Monuments raise the issue of Herodotus’ use of comparative history to magnify his subject. This use takes many forms. As Trudinger observed ( Studien zur Geschichte der griechisch-römischen Ethnographie, 136), Cyrus’s remark about the agora was originally attributed to Anacharsis. Herodotus put it in the mouth of a Persian King in order to magnify the opponent of the Greeks. The debate on forms of government served the same purpose, and so do the logoi of the nations conquered by the Persians. So does the excursus on the Nile, a great river because of both its size and the history of the country through which it flows. By showing us of the breadth of Herodotus’ interests, Thomas has reminded us of this feature of his work.

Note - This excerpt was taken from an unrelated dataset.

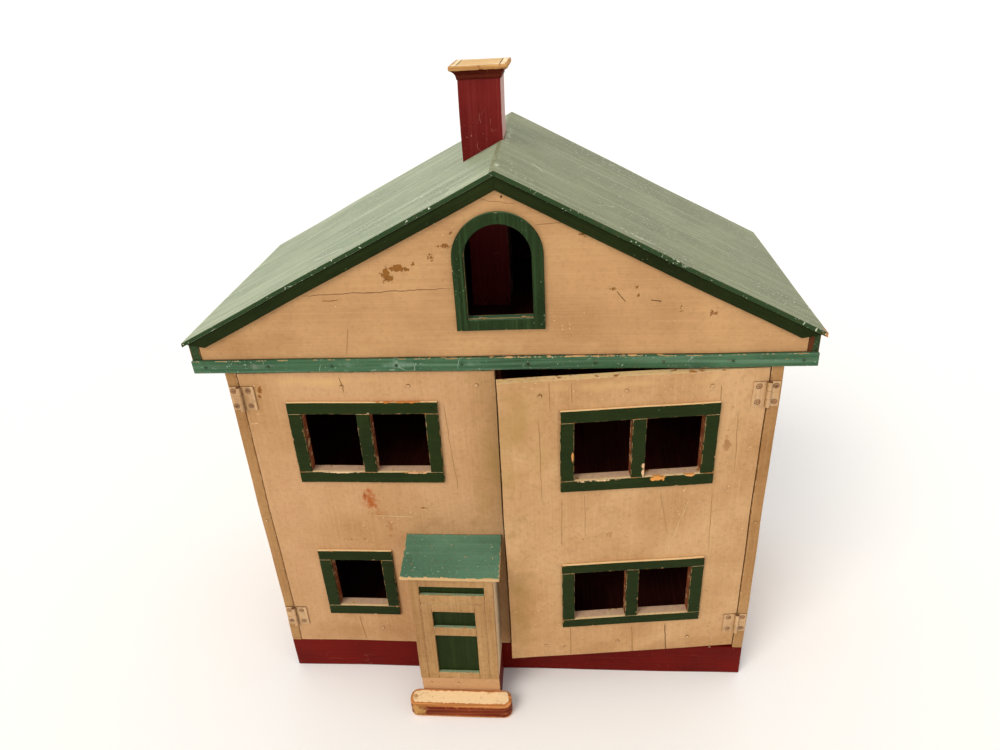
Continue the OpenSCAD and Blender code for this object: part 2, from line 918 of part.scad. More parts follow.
module right_lower_rails() {
    color(dark_green) on_right_door() window_rails(right_windows[1]);
}

module right_lower_stiles() {
    color(dark_green) on_right_door() window_stiles(right_windows[1]);
}

module right_door_leaves() {
    color(steel) on_right_door()
        leaves(door_leaf_w, [1], [0, 2], pin_r + pin_gap, door_screw_places);
}

module right_door_screws() {
    color(steel) on_right_door() for (place = door_screw_places)
        translate([place[0], 0, place[1]]) screw();
}

module right_door_nails() {
    color(steel) on_right_door() door_nails(right_windows, right_door_nail_places);
}

plinth_front();
plinth_back();
plinth_left();
plinth_right();
ground_floor();
middle_floor();
attic_floor();
left_wall();
right_wall();
back_wall();
lower_partition();
upper_partition();
left_post();
right_post();
front_gable();
back_gable();
gable_band();
left_eave_board();
right_eave_board();
left_roof_panel();
right_roof_panel();
left_barge_strip();
right_barge_strip();
arch_frame();
chimney_shaft();
cap_side_moulding();
cap_end_moulding();
post_hinge_leaves();
hinge_pins();
post_screws();
carcass_nails();
left_door_panel();
left_door_battens();
left_upper_rails();
left_upper_stiles();
left_lower_rails();
left_lower_stiles();
left_door_leaves();
left_door_screws();
left_door_nails();
porch_left_side();
porch_right_side();
porch_panel();
porch_stiles();
porch_rails();
porch_leaf_stiles();
porch_leaf_rails();
porch_roof();
porch_base();
porch_step();
porch_nails();
right_door_panel();
right_door_battens();
right_upper_rails();
right_upper_stiles();
right_lower_rails();
right_lower_stiles();
right_door_leaves();
right_door_screws();
right_door_nails();
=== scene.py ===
# %% [markdown]
# # A painted wooden dollhouse
# The house is a carcass of thin boards with two doors for a front, a gabled roof and a porch that is
# fixed to the left door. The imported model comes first: it holds every board at its true size, and all
# that follows is laid on it. Nothing here moves a board. New pieces take their corners from it.

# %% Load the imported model
import json
import math

import bmesh
import bpy
import numpy as np
from mathutils import Matrix, Vector

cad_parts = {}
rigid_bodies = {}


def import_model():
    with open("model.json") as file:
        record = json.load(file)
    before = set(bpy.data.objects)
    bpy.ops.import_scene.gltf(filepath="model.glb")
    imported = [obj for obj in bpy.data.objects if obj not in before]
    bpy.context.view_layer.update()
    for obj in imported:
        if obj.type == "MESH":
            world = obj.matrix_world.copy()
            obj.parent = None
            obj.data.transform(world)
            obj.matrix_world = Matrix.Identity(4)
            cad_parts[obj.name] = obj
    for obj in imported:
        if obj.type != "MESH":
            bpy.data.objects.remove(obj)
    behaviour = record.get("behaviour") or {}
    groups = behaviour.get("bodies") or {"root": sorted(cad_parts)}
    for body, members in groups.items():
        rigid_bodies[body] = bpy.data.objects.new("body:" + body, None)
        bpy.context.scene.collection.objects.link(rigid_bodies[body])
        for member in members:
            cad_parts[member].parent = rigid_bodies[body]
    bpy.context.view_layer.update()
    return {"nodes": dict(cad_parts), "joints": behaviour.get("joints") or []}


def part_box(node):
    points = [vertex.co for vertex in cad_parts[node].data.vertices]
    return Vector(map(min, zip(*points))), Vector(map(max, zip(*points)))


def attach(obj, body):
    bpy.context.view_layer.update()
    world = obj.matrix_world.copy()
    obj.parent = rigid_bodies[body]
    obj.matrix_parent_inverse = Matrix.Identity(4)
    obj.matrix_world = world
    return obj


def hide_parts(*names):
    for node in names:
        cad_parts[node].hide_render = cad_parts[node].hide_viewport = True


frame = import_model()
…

But how does comparative history interact with the military history that is Herodotus’ main theme? In the case of the Nile, the interaction is obvious: the Athenians and their allies tried to conquer Egypt, and in response Herodotus told them what and how much they were attempting to conquer. It is also obvious that the interaction is not be explained by reference to Homer, who focuses on an episode and individuals rather than on a war and an empire. Perhaps national character is the link between Herodotus the military chronicler and Herodotus the student of societies and their surroundings. But this issue, like the intellectual issues that Thomas has chosen to address, will benefit from her success in restoring Herodotus to his “context.” From her book, as from The Histories, other books will come.

In the hope that there will be more than one edition of this book, the following typographical and similar errors are corrected:

p. 12, n. 34 Emlyn-Jones (1980), 170. p. 13, n. 35 Kerford (1991a), 53. p. 16, n. 45 Nestle (1908), 6. p. 49, n. 43 Nile flooding p. 108, n. 9 he is focusing p. 164, n. 95 Parmenides’ word for enquiry is the unrelated (and older) word dizemai p. 168 n.3 see now Fowler p. 198 n. 65 Athens-oriented Herodotus p. 214 n. 1 For digressions, see Cobet (1971); p. 217 n. 5 Cf. Aristophanes’ Horai.

As far as this reviewer can tell, the Greek cited in this book is flawless. Mr. Packard’s disk may not have encouraged a spirit of inquiry, but it has improved accuracy.